Link to this page: http://www.socialistparty.org.uk/issue/275/24508
Firefighters Speak To The Socialist
Steve Godward, FBU West Midlands, who spoke at the Socialism 2002 rally reacted to the news that the strikes had being suspended by warning that the full claim must be met in any talks taking place between the union and the employers.
"I was shell-shocked by the news as I was catching the train back to Birmingham.
The National Joint Council (the employers' forum, made up of councils from across the UK) have not got the money and that's why we demanded the government pay the full claim.
It's clear that only the full £30,000 can reflect the increased professionalism required of the firefighters. Maybe if they offer it over three years it could be accepted. But even Jeff Ord (chair of the chief fire officers' association CAFCO) says only a substantial pay rise will do.
There has been a lot of talk about comparing us to the police but we have had an overtime ban since 1975, it was a crucial element in our campaign for a pay formula. The police work overtime and it would knacker up our pay formula if we did as well.
The firefighters after 14 years are still on £21,500, a PC gets £32,000.
We must have the rate for the job. We have never been more powerful or united. The leadership has a mandate and they should fight for it. They should oppose the 'shopping list' of the bosses to change our conditions."
Dean Mills, Regional Secretary Southern Region FBU:
"THE GOOD thing about it is that it has gone back to the National Joint Council. Our position all along has been that that is the place to discuss pay and conditions.
If we'd taken part in the Bain Inquiry as it was, it would have been the same as usual - every time the employers don't like something they set up another enquiry.

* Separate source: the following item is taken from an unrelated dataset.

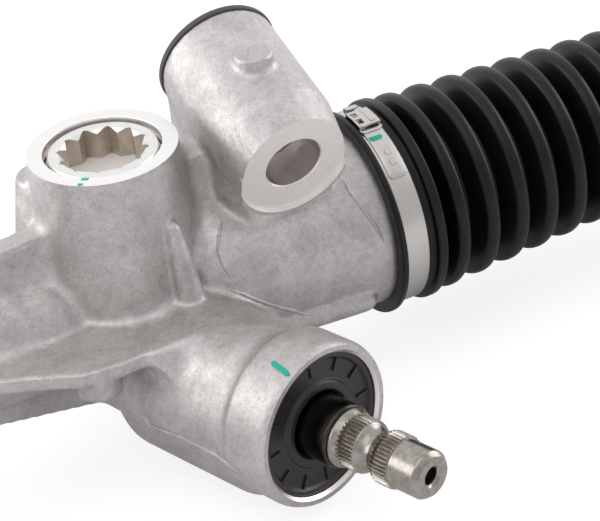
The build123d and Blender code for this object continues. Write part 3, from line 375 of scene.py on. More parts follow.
def cut_metal(name, colour, roughness, scale=500, contrast=0.06, metallic=1.0):
    """Turned or pressed metal with faint, fine marks."""
    made = material(name, colour, metallic, roughness)
    marks = noise_of(made, scale, 3, 0.6)
    low = tuple(c * (1 - contrast) for c in colour)
    paint(
        made,
        ramp(made, marks, [(0.3, low), (0.7, colour)]),
        ramp(made, marks, [(0.3, roughness * 0.94), (0.7, roughness * 1.08)]),
    )
    bump(made, [(marks, 0.08, 0.012)])
    return made


def rubber(name, colour, roughness, **sockets):
    """Rubber, plastic or paint with a little dust and a fine grain."""
    made = material(name, colour, 0.0, roughness, **sockets)
    dust = noise_of(made, 45, 5, 0.65)
    fine = noise_of(made, 900, 4, 0.6)
    paint(
        made,
        ramp(made, dust, [(0.35, colour), (0.75, tuple(c * 1.5 + 0.002 for c in colour))]),
        ramp(made, dust, [(0.3, roughness * 0.88), (0.7, roughness * 1.15)]),
    )
    bump(made, [(fine, 0.3, 0.04)])
    return made


CAST = cast_metal()
CUT = cut_metal("cut_aluminium", (1.0, 0.94, 0.93), 0.33)
# Brighter, partly diffuse copy of the cut aluminium for the face of the yoke boss and the walls of the spot
# faces: a painted highlight
RIM_PAINTED_HIGHLIGHT = cut_metal("rim_aluminium", (1.0, 0.99, 0.985), 0.3, metallic=0.7)
PLUG = cut_metal("plug_metal", (0.9, 0.91, 0.88), 0.32)
SOCKET = cut_metal("socket_metal", (0.7, 0.63, 0.55), 0.42, 300, 0.3)
STEEL = cut_metal("shaft_steel", (0.46, 0.425, 0.39), 0.25, 500, 0.35)
GREASED = cut_metal("greased_steel", (0.09, 0.085, 0.08), 0.16, 160, 0.6)
# Near-white, almost non-metallic copy of the plug metal for the floor of the socket: painted light in a
# shaded recess
SOCKET_FLOOR_PAINTED_LIGHT = material("socket_floor", (0.93, 0.9, 0.86), 0.1, 0.5)
BAND = cut_metal("stainless_strip", (0.68, 0.65, 0.63), 0.31, 700)
ZINC = cut_metal("zinc_plated", (0.6, 0.58, 0.56), 0.36)
DARK_STEEL = cut_metal("phosphated_steel", (0.16, 0.16, 0.165), 0.45)
BOOT = rubber("boot_rubber", (0.0024, 0.0022, 0.0022), 0.32, specular_ior_level=0.34)
SEAL = rubber("seal_rubber", (0.018, 0.016, 0.016), 0.34)
BUSH = rubber("bush_rubber", (0.07, 0.07, 0.07), 0.6)
PLASTIC = rubber("bearing_plastic", (0.6, 0.57, 0.5), 0.45)
GREEN = rubber("paint_mark", (0.006, 0.36, 0.26), 0.5)


# Housing: the cast form, remeshed and smoothed, then its machined faces and bores

SHELF_CORNER = (-12, -43.7)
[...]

The place to discuss pay and conditions is the National Joint Council - why would they want to opt out of that? It's a bit of a cheek though Prescott saying that's the way forward and that's the place for negotiations when it was him who interfered in the first place. The Bain enquiry was just pulled out of a hat.
Like all people providing essential services, my members don't want to go out on strike but they certainly have a belief in themselves and their ability and they don't want to be sold short by anybody.
We'll have to wait to see what the NJC come up with but we've still got the eight-day strike planned for 6 November."